Estamos iniciando el Mes de la Patria, septiembre, que es también el comienzo de la primavera. El ambiente se alegra con los colores de las flores y de la bandera chilena, con las tonadas y el baile de la cueca. El aire diciochero nos motiva a unirnos y a dejar de lado odiosidades y divisiones.
El amor a la Patria debe estar acompañado del amor a quienes viven en ella. Es contradictorio pretender el bien del país y de sus habitantes, si a la vez en el lenguaje y en las actitudes se desprecia al otro. Así, en los medios de comunicación somos testigos del triste espectáculo del maltrato verbal entre las personas. Más grave aún es querer un futuro mejor descartando a algunos por su condición de vida, como es el caso del niño por nacer o del anciano disminuido en sus capacidades.

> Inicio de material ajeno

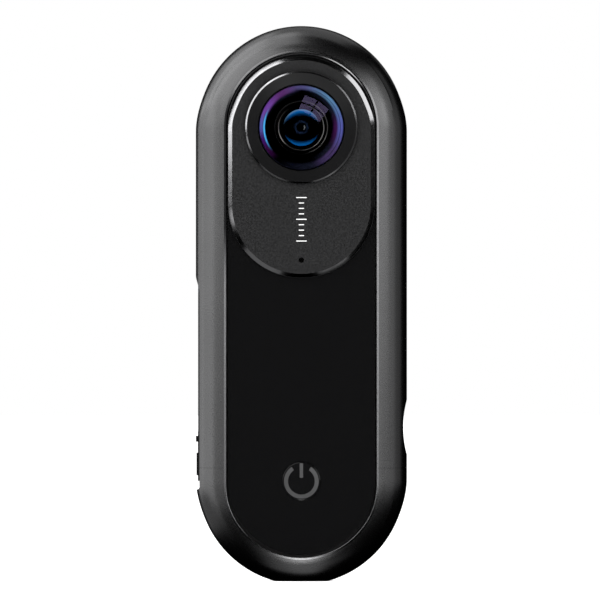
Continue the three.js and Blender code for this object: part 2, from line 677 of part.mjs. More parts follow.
// ---- Plug mechanism ----------------------------------------------------------------------------
// One flank of an involute tooth: points [radius, angle from the tooth's middle], root to tip.
function toothFlank(rootRadius, tipRadius) {
  const base = PITCH_RADIUS * Math.cos(PRESSURE_ANGLE);
  const involute = (a) => Math.tan(a) - a;
  const halfTooth = Math.PI / (2 * TEETH) - FLANK_PLAY / PITCH_RADIUS;
  const angleAt = (r) => halfTooth + involute(PRESSURE_ANGLE) - involute(Math.acos(Math.min(1, base / r)));
  const steps = 4;
  const low = Math.max(base, rootRadius);
  const rise = Array.from({ length: steps + 1 }, (_, i) => low + ((tipRadius - low) * i) / steps);
  return [[rootRadius, angleAt(low)], ...rise.map((r) => [r, angleAt(r)])];
}

// The pinion stands in mesh with both racks: one tooth points at the slider's rack (-X).
function pinion() {
  const flank = toothFlank(PITCH_RADIUS - DEDENDUM, PITCH_RADIUS + ADDENDUM);
  const points = [];
  for (let k = 0; k < TEETH; k++) {
    const middle = Math.PI + (2 * Math.PI * k) / TEETH;
    for (const [r, a] of flank) points.push([r, middle - a]);
    for (const [r, a] of [...flank].reverse()) points.push([r, middle + a]);
  }
  const shape = new THREE.Shape(points.map(([r, a]) => new THREE.Vector2(r * Math.cos(a), r * Math.sin(a))));
  const halfLength = 2.4;
  const gear = new THREE.ExtrudeGeometry(shape, { depth: 2 * halfLength, bevelEnabled: false });
  // The gear's drawing plane becomes XZ.
  const body = solid(gear.translate(0, 0, -halfLength).rotateX(Math.PI / 2)).subtract(
    bar("y", 0.85, -4, 4, 0, 0, 24),
  );
  const result = mesh("pinion", body, MATERIAL.brass);
  result.position.set(PINION_X, 0, PINION_Z);
  return result;
}

function pinionAxle() {
  return mesh("pinion_axle", bar("y", 0.75, -3.9, 3.9, PINION_X, PINION_Z, 24), MATERIAL.steel);
}

// A straight rack's outline in its own plane: teeth along u, pointing to +v, from u0 to u1, with the
// pitch line at v = 0, its back at v = -depth, and either a tooth or a space at u = 0.
function rackOutline(u0, u1, depth, toothAtZero) {
  const pitch = Math.PI * MODULE;
  const slope = Math.tan(PRESSURE_ANGLE);
  const halfAt = (v) => pitch / 4 - FLANK_PLAY - v * slope;
  const points = [
    [u1, -depth],
    [u0, -depth],
    [u0, -DEDENDUM],
  ];
  const first = Math.ceil((u0 + halfAt(-DEDENDUM)) / pitch - (toothAtZero ? 0 : 0.5));
  for (let k = first; ; k++) {
    const middle = (k + (toothAtZero ? 0 : 0.5)) * pitch;
    if (middle + halfAt(-DEDENDUM) > u1) break;
    points.push([middle - halfAt(-DEDENDUM), -DEDENDUM]);
    points.push([middle - halfAt(ADDENDUM), ADDENDUM]);
    points.push([middle + halfAt(ADDENDUM), ADDENDUM]);
    points.push([middle + halfAt(-DEDENDUM), -DEDENDUM]);
  }
  points.push([u1, -DEDENDUM]);
  return points;
}

// Extrudes an outline of [x, z] points along Y.
function profileXZ(points, y0, y1) {
  const shape = new THREE.Shape(points.map(([x, z]) => new THREE.Vector2(x, z)));
  const flat = new THREE.ExtrudeGeometry(shape, { depth: y1 - y0, bevelEnabled: false });
  return solid(flat.rotateX(Math.PI / 2).translate(0, y1, 0));
}

// The upright rack that the thumb slider carries on an arm, behind the pinion's middle.
function sliderRack() {
  const pitchX = PINION_X - PITCH_RADIUS;
  const layer = [0.3, 2.3];
  const teeth = rackOutline(-STROKE - 1.6, 1.6, 2.2, false).map(([u, v]) => [pitchX + v, PINION_Z + u]);
  const body = profileXZ(teeth, ...layer)
    .add(block([-15.5, pitchX - DEDENDUM - 0.2], layer, [17.7, 20.5]))
    .add(block([-15.9, -13], [-1.2, layer[1]], [17.7, 21.7]))
    .subtract(
      block([-17, -14.9], [-STEM.halfY - 0.05, STEM.halfY + 0.05], [STEM.low - 0.05, STEM.high + 0.05]),
    );
  return mesh("slider_rack", body, MATERIAL.greyPlastic);
}

const HOLDER = { left: 0.4, right: 7.5, low: 22.3, high: 30.6, y: 2.3 };

// The sledge that carries the plug, with its rack over the pinion's front half.
function plugCarriage() {
  const pitchZ = PINION_Z + PITCH_RADIUS;
  // Teeth point down, so the outline's +v is -Z.
  const teeth = rackOutline(-STROKE - 1.6, 2.6, 2.6, true)
    .map(([u, v]) => [PINION_X + u, pitchZ - v])
    .reverse();
  const body = profileXZ(teeth, -2.3, -0.3)
    .add(block([HOLDER.left, HOLDER.right], [-HOLDER.y, HOLDER.y], [HOLDER.low, HOLDER.high]))
    .subtract(block([5.4, 9], [-1.05, 1.05], [PLUG_Z - 3.6, PLUG_Z + 3.6]));
  return mesh("plug_carriage", body, MATERIAL.greyPlastic);
}

// The phone plug: a flat tongue with round edges on a slightly stouter shank.
function phonePlug() {
  const body = oblong([10.4, 17.2], 0.75, PLUG_Z - 3.35, PLUG_Z + 3.35).add(
    oblong([5.5, 10.5], 0.95, PLUG_Z - 3.5, PLUG_Z + 3.5),
  );
  return mesh("phone_plug", body, MATERIAL.steel);
}

// The lining of the plug's port, at the bottom of the scoop.
function plugPortTrim() {
  const body = oblong([16.5, 17.5], 1.6, PLUG_Z - 4.2, PLUG_Z + 4.2).subtract(
    oblong([16, 18], 1.1, PLUG_Z - 3.7, PLUG_Z + 3.7),
  );
  return mesh("plug_port_trim", body, MATERIAL.blackPlastic);
}

// ---- Assembly ----------------------------------------------------------------------------------
const camera = new THREE.Group();
camera.add(
  ...housing(),
  tripodNut(),
  face("front"),
  face("rear"),
  ...screws(),
  midChassis(),
  mechanismCover(),
  opticsHousing(),
  ...electronics(),
  sensorFlex("front"),
  sensorFlex("rear"),
  buttonCap(),
  sideStrip(),
  statusLight(),
  sliderKnob(),
  cardSocket(),
  memoryCard(),
  chargingSocket(),
  pinion(),
  pinionAxle(),
  sliderRack(),
  plugCarriage(),
  phonePlug(),
  plugPortTrim(),
);

export default camera;
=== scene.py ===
"""Looks of the action camera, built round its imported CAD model. X is the width, -Y the front, Z up."""

from math import atan2, cos, hypot, pi, radians, sin, tan

import bmesh
import bpy
from mathutils import Matrix, Vector

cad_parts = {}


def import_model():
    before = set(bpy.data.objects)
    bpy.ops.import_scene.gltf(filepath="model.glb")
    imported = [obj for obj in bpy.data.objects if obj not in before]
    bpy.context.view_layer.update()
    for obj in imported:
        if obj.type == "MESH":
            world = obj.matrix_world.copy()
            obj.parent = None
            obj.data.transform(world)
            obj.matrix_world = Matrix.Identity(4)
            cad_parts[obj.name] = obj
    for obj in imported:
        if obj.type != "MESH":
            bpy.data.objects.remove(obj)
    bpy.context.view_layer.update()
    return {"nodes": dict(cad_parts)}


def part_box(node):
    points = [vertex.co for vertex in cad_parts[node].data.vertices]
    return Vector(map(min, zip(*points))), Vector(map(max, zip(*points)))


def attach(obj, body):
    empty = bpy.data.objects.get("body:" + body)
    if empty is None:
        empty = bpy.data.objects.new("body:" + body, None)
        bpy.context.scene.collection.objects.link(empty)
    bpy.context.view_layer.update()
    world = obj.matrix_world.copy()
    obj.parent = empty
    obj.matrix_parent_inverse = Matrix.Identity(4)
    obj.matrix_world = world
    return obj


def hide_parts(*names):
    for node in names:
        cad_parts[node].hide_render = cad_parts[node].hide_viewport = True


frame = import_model()
NODES = frame["nodes"]
SCENE = bpy.context.scene

MM = 0.001
BODY = "camera_body"
SIDES = ("front", "rear")

# ---- Driving sizes in millimetres, read off the CAD nodes where possible ----


def span(node, axis):
    """A node's lowest and highest millimetre along an axis, 0 to 2."""
    low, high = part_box(node)
    return low[axis] / MM, high[axis] / MM


X, Y, Z = 0, 1, 2
END_R = span("frame_shell", X)[1]
HEIGHT = span("frame_shell", Z)[1]
FACE_Y = span("frame_shell", Y)[1]
OUTER_LOW = 17.65
OUTER_HIGH = HEIGHT - END_R
SIDE_FLAT_Y = 2.4
OPENING_R = 13.0
RIM_CHAMFER = 0.37
RIM_DROP = 0.06
FACE_TILT = 13.5
CAVITY_R = END_R - 1.85
CAVITY_Y = 6.0
SEAM_LOW = span("base_cap", Z)[1]
SEAM_HIGH = span("frame_shell", Z)[0]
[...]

La Patria debe unirnos a partir de lo más esencial y valioso de ella, que es la persona humana, creada a imagen y semejanza de Dios. La persona no es una abstracción. No es una categoría mental a la que idealmente se quiere servir, como acontece en todas las ideologías, que siempre terminan eliminando a los despreciados del momento, a veces por millones, como aconteció con la esclavitud, con el nazismo y el comunismo, y ahora acontece con el aborto legal.
La Patria se construye desde y para la persona. El bien común abarca a todas las personas y a toda la persona, en su realidad espiritual y trascendente, corporal y social. Un país que reconoce, según el designio de Dios, la dignidad intrínseca e inviolable de toda persona, sin excepción, posee una cohesión social que lo hace ser un país unido.
A partir del reconocimiento, del respeto y de la promoción de la centralidad de la persona se puede construir una Patria realmente unida en la que la pluralidad enriquece la comunión, en vez de ser una permanente fuente de conflictos y enfrentamientos.
De esta manera el auténtico amor a la Patria está abierto a promover el bien de las otras naciones, especialmente las vecinas, y a acoger al extranjero no como a un enemigo, sino como a un hermano, precisamente por la centralidad de la persona en la sociedad. Con razón podemos cantar: “Gentes del pueblo te saldrán al encuentro, viajero y verás cómo quieren en Chile al amigo cuando es forastero”.
Hoy vemos cuán dividida está la Patria. Alejarnos de Dios nos ha conducido a desconfiar de los compatriotas, a protegernos de ellos y a escondernos levantando muros. Este es el fruto del pecado. Sólo en Cristo es posible vivir como hermanos. ”En efecto, todos los bautizados en Cristo se han revestido de Cristo: ya no hay judío ni griego; ni esclavo ni libre; ni hombre ni mujer, ya que todos ustedes son uno en Cristo Jesús” (Gál 3,27-28). En definitiva, sólo “Él es nuestra paz: el que de los dos pueblos hizo uno, derribando el muro que los separaba, la enemistad” (Ef 2,14).